Olup
biteni öğrenme isteği yüzünden değil mi zaten bütün bunlar. İnsanın temel
bilimleri duyduğu açlıktan bahsedecek değilim şimdi. Daha yavan bir olgu var
aklımda. İnkâr edilse de başkalarının hayatlarını bilme arzusu bütün ahlak
tabularına inat yapışmış insanoğlunun etine.
Bu
isteğin altında belki salt merak yatsa da kimse kendine itiraf edemez gerçeği.

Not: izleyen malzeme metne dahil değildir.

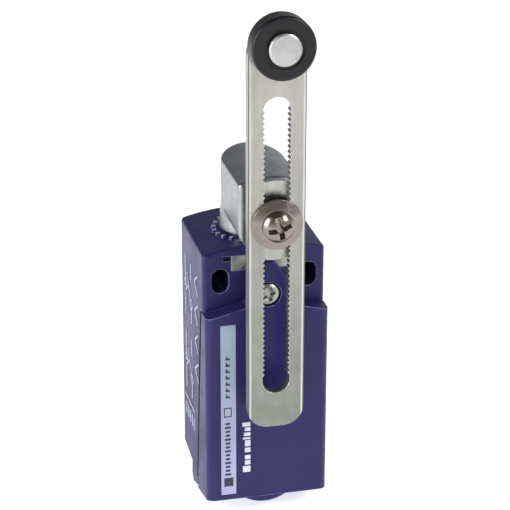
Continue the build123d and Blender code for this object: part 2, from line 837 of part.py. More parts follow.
notch_count = 24
with BuildPart() as lever_hub:
    add(sleeve(hub_radius, cam_seat_radius, hub_front_depth, hub_back_depth))
    with BuildSketch(front_plane(hub_front_depth + 0.6)):
        with Locations((0, up(shaft_height))):
            with PolarLocations(hub_radius, notch_count):
                Circle(0.4)
    extrude(amount=0.6, mode=Mode.SUBTRACT)

lever_hub.part.label = "lever_hub"
export_step(lever_hub.part, "parts/lever_hub.step")

# ---------------------------------------------------------------- clamp, lever and roller

key_plate_radius = 10.0
key_plate_width = 11.6
key_half_length = 3.0
key_half_width = 2.7
with BuildPart() as slot_key_plate:
    add(sleeve(key_plate_radius, clamp_thread_radius + 0.1, lever_back_depth, hub_front_depth - 0.1))
    with BuildSketch(front_plane(hub_front_depth)):
        with Locations((0, up(shaft_height))):
            Rectangle(key_plate_width, 2 * key_plate_radius)
    extrude(amount=2, mode=Mode.INTERSECT)
    # Key that slides in the lever's slot and sets its direction
    with BuildSketch(front_plane(lever_back_depth)):
        with Locations((0, up(shaft_height))):
            Rectangle(2 * key_half_width, 2 * key_half_length)
            Circle(clamp_thread_radius + 0.1, mode=Mode.SUBTRACT)
    extrude(amount=1.6)

slot_key_plate.part.label = "slot_key_plate"
export_step(slot_key_plate.part, "parts/slot_key_plate.step")

screw_washer_front = -9.6
screw_washer_radius = 6.2
with BuildPart() as lever_screw_washer:
    with BuildSketch(Plane.YZ):
        with BuildLine():
            Polyline(*side_points(
                (lever_front_depth, shaft_height + clamp_thread_radius + 0.1),
                (lever_front_depth, shaft_height + screw_washer_radius),
                (lever_front_depth - 0.5, shaft_height + screw_washer_radius),
                (screw_washer_front + 0.1, shaft_height + 4.3),
                (screw_washer_front, shaft_height + 4.0),
                (screw_washer_front, shaft_height + clamp_thread_radius + 0.1),
            ), close=True)
        make_face()
    revolve(axis=Axis((0, 0, up(shaft_height)), (0, 1, 0)))

lever_screw_washer.part.label = "lever_screw_washer"
export_step(lever_screw_washer.part, "parts/lever_screw_washer.step")

screw_dome_front = -12.2
screw_dome_radius = 3.8
screw_end_depth = 6.0
with BuildPart() as lever_screw:
    with BuildSketch(Plane.YZ):
        with BuildLine():
            Polyline(*side_points(
                (-10.3, shaft_height + screw_dome_radius),
                (screw_washer_front, shaft_height + screw_dome_radius),
                (screw_washer_front, shaft_height + clamp_thread_radius),
                (screw_end_depth, shaft_height + clamp_thread_radius),
                (screw_end_depth, shaft_height),
                (screw_dome_front, shaft_height),
            ))
            ThreePointArc(*side_points(
                (screw_dome_front, shaft_height),
                (screw_dome_front + 0.5, shaft_height + 2.2),
                (-10.3, shaft_height + screw_dome_radius),
            ))
        make_face()
    revolve(axis=Axis((0, 0, up(shaft_height)), (0, 1, 0)))
    add(cross_recess(screw_dome_front, shaft_height, 5.6, 1.3, 3.0, 14), mode=Mode.SUBTRACT)

lever_screw.part.label = "lever_screw"
export_step(lever_screw.part, "parts/lever_screw.step")

tooth_pitch = 1.3
tooth_height = 0.5
serration_bottom = slot_bottom + 4.5
serration_count = 52
end_radius = 5.0
end_bulge = end_radius * (1 - math.sqrt(0.5))
end_flat = half_lever - end_radius
rivet_radius = 2.0
with BuildPart() as lever_plate:
    with BuildSketch(front_plane(lever_back_depth)):
        with BuildLine():
            Line(*front_points((-half_lever, lever_arc_height), (-half_lever, lever_bottom + end_radius)))
            ThreePointArc(*front_points(
                (-half_lever, lever_bottom + end_radius),
                (-half_lever + end_bulge, lever_bottom + end_bulge),
                (-end_flat, lever_bottom),
            ))
            Line(*front_points((-end_flat, lever_bottom), (end_flat, lever_bottom)))
            ThreePointArc(*front_points(
                (end_flat, lever_bottom),
                (half_lever - end_bulge, lever_bottom + end_bulge),
                (half_lever, lever_bottom + end_radius),
            ))
            Line(*front_points((half_lever, lever_bottom + end_radius), (half_lever, lever_arc_height)))
            ThreePointArc(*front_points(
                (half_lever, lever_arc_height),
                (0, lever_arc_height + half_lever),
                (-half_lever, lever_arc_height),
            ))
        make_face()
        with Locations((0, up(roller_height))):
            Circle(rivet_radius, mode=Mode.SUBTRACT)
        with Locations((0, up((slot_bottom + slot_top) / 2))):
            SlotOverall(slot_top - slot_bottom, slot_width, rotation=90, mode=Mode.SUBTRACT)
        # Fine teeth along both walls of the slot
        for step in range(serration_count):
            tooth_foot = serration_bottom + step * tooth_pitch
            for tooth_side in (-1, 1):
                wall_x = tooth_side * slot_width / 2
                with BuildLine():
                    Polyline(*front_points(
                        (wall_x, tooth_foot),
                        (wall_x - tooth_side * tooth_height, tooth_foot + tooth_pitch / 2),
                        (wall_x, tooth_foot + tooth_pitch * 0.92),
                        (wall_x + tooth_side * 0.2, tooth_foot + tooth_pitch / 2),
                    ), close=True)
                make_face()
    extrude(amount=lever_back_depth - lever_front_depth)
    fillet(lever_plate.faces().sort_by(Axis.Y)[0].outer_wire().edges(), radius=0.35)

lever_plate.part.label = "lever_plate"
export_step(lever_plate.part, "parts/lever_plate.step")

roller_back = -9.1
roller_front = -14.6
pin_front = -15.6
pin_cap_radius = 3.8
axle_radius = 2.5
with BuildPart() as roller_pin:
    with BuildSketch(Plane.YZ):
        with BuildLine():
            Polyline(*side_points(
                (lever_back_depth, roller_height),
                (lever_back_depth, roller_height + rivet_radius),
                (lever_front_depth, roller_height + rivet_radius),
                (lever_front_depth, roller_height + axle_radius),
                (roller_front - 0.1, roller_height + axle_radius),
                (roller_front - 0.1, roller_height + pin_cap_radius),
                (pin_front + 0.3, roller_height + pin_cap_radius),
                (pin_front, roller_height + pin_cap_radius - 0.4),
                (pin_front, roller_height),
            ), close=True)
        make_face()
    revolve(axis=Axis((0, 0, up(roller_height)), (0, 1, 0)))

roller_pin.part.label = "roller_pin"
export_step(roller_pin.part, "parts/roller_pin.step")

with BuildPart() as roller_washer:
    with BuildSketch(front_plane(lever_front_depth)):
        with Locations((0, up(roller_height))):
            Circle(4.2)
            Circle(axle_radius, mode=Mode.SUBTRACT)
    extrude(amount=0.8)

roller_washer.part.label = "roller_washer"
export_step(roller_washer.part, "parts/roller_washer.step")

with BuildPart() as roller:
    with BuildSketch(front_plane(roller_back)):
        with Locations((0, up(roller_height))):
            Circle(roller_radius)
            Circle(axle_radius + running_fit, mode=Mode.SUBTRACT)
    extrude(amount=roller_back - roller_front)
    rim_edges = roller.edges().filter_by(GeomType.CIRCLE).sort_by(SortBy.RADIUS)[-2:]
    fillet(rim_edges, radius=0.8)
    # Shallow step around the bore, under the pin's cap
    with BuildSketch(front_plane(roller_front + 0.4)):
        with Locations((0, up(roller_height))):
            Circle(4.8)
            Circle(axle_radius + 0.8, mode=Mode.SUBTRACT)
    extrude(amount=1, mode=Mode.SUBTRACT)

roller.part.label = "roller"
export_step(roller.part, "parts/roller.step")
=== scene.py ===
import json
import math

import bmesh
import bpy
from mathutils import Matrix, Vector


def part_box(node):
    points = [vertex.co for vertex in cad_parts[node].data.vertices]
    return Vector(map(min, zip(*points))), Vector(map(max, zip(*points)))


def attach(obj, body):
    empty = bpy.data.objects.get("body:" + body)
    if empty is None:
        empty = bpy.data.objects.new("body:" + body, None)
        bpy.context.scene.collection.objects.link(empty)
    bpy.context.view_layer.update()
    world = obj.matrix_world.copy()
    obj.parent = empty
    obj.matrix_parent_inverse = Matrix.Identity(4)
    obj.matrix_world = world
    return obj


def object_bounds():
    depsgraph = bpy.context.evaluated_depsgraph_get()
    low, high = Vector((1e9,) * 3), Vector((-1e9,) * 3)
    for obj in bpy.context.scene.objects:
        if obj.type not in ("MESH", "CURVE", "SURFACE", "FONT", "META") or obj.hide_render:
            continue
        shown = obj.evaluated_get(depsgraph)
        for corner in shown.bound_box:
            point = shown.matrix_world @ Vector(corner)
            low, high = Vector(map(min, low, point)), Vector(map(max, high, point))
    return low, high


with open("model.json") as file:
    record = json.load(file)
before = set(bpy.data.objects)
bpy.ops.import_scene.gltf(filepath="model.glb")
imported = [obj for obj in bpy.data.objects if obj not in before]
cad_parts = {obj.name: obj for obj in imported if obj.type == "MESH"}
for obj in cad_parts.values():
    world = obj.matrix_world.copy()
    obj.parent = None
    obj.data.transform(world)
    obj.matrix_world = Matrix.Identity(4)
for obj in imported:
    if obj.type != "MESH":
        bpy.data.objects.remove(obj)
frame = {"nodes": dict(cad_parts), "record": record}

# Looks of the limit switch, built around its CAD frame.
# Lengths are in metres, except where a name or a comment says millimetres.

cad_low, cad_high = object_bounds()
nodes = frame["nodes"]
MM = 0.001


# ---------------------------------------------------------------- node helpers

class Shader:
    """A material's node tree, with short calls for the nodes used here."""

    def __init__(self, name):
        self.material = bpy.data.materials.new(name)
        self.material.use_nodes = True
        self.tree = self.material.node_tree
        self.tree.nodes.clear()
        self.output = self.add("ShaderNodeOutputMaterial")
        self.surface = self.add("ShaderNodeBsdfPrincipled")
        self.link(self.surface.outputs["BSDF"], self.output.inputs["Surface"])
        self.place = self.add("ShaderNodeTexCoord").outputs["Object"]

    def add(self, kind, **settings):
        node = self.tree.nodes.new(kind)
        for key, value in settings.items():
            setattr(node, key, value)
        return node

    def link(self, start, end):
        self.tree.links.new(start, end)

    def feed(self, socket, value):
        """Links a socket, or sets its value."""
        if isinstance(value, bpy.types.NodeSocket):
            self.link(value, socket)
        else:
            socket.default_value = value

    def math(self, operation, first, second=0.0):
        node = self.add("ShaderNodeMath", operation=operation)
        self.feed(node.inputs[0], first)
        self.feed(node.inputs[1], second)
        return node.outputs[0]

    def stretch(self, scale):
        """The object's coordinates, scaled per axis."""
        node = self.add("ShaderNodeMapping")
        self.link(self.place, node.inputs["Vector"])
        node.inputs["Scale"].default_value = scale
        return node.outputs["Vector"]

    def noise(self, scale, detail=3.0, rough=0.55, vector=None):
        node = self.add("ShaderNodeTexNoise")
        self.link(vector or self.place, node.inputs["Vector"])
        node.inputs["Scale"].default_value = scale
        node.inputs["Detail"].default_value = detail
        node.inputs["Roughness"].default_value = rough
        return node.outputs["Fac"]

    def ramp(self, value, start, end, low=0.0, high=1.0):
        """Maps start..end to low..high, smoothly and clamped."""
        node = self.add("ShaderNodeMapRange", interpolation_type="SMOOTHSTEP")
        self.link(value, node.inputs["Value"])
        node.inputs["From Min"].default_value = start
        node.inputs["From Max"].default_value = end
        node.inputs["To Min"].default_value = low
        node.inputs["To Max"].default_value = high
        return node.outputs["Result"]

    def mix(self, factor, first, second):
        """Blends two colours, given as sockets or as red, green and blue."""
        node = self.add("ShaderNodeMix", data_type="RGBA")
        self.feed(node.inputs["Factor"], factor)
        for key, color in (("A", first), ("B", second)):
            self.feed(node.inputs[key], (*color, 1.0) if isinstance(color, tuple) else color)
        return node.outputs["Result"]

    def rounded_normal(self, radius):
        node = self.add("ShaderNodeBevel", samples=6)
        node.inputs["Radius"].default_value = radius
        return node.outputs["Normal"]

    def edge_mask(self, radius):
        """1 along sharp edges, 0 on flat faces."""
        rounded = self.rounded_normal(radius)
        flat = self.add("ShaderNodeNewGeometry").outputs["Normal"]
        dot = self.add("ShaderNodeVectorMath", operation="DOT_PRODUCT")
        self.link(rounded, dot.inputs[0])
        self.link(flat, dot.inputs[1])
        return self.ramp(dot.outputs["Value"], 0.995, 0.85)

    def bump(self, height, strength, distance, normal=None):
        node = self.add("ShaderNodeBump")
        self.link(height, node.inputs["Height"])
        node.inputs["Strength"].default_value = strength
        node.inputs["Distance"].default_value = distance
        if normal is not None:
            self.link(normal, node.inputs["Normal"])
        return node.outputs["Normal"]

    def set(self, socket, value):
        self.feed(self.surface.inputs[socket], value)

    def height_share(self, low, high):
        """The split coordinates, and a value that is 0 at the foot of a box and 1 at its top."""
        split = self.add("ShaderNodeSeparateXYZ")
        self.link(self.place, split.inputs["Vector"])
        return split, self.ramp(split.outputs["Z"], low.z, high.z)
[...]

Hal hatır sormak kadar pir-u pak bir duyguymuş gibi ikna etmişizdir çünkü aciz
bedenlerimizi.
Sosyal
birer ölümlü olduğumuz konusunda hemfikir olduktan sonra hiçbir engel kalmamış
gibi sanki önümüzde, bilmek isteriz detayına kadar… Eş dost sohbetlerinde sözü
geçen, kızın yahut oğlanın akıbeti hakkındaki suallerin naifliği değil
bahsettiğim. Her şeyi öğrenmek adına, takip etmek adına, gıybet adına, harcanan
boş mesailerden söz ediyorum. Yazılı kuralları varmış gibi bu safsatayı kendine
hak görenler içindir kelamım. Söylediğim gibi sürekli tekrar ederim, doyumsuz
acizler olduğumuzu hazmetmek gerekir önce her ne kadar zor olursa olsun.
Sonrasında başlamalı nefes almaya, bu hayatın ABC’si olmalı bazı şeyler.
Yazarın
da dediği gibi “ Kendi evimde otururum, kimseyi taklit etmiş değilim,
kendisiyle alay etmemiş olan, her üstatla da alay ettim.”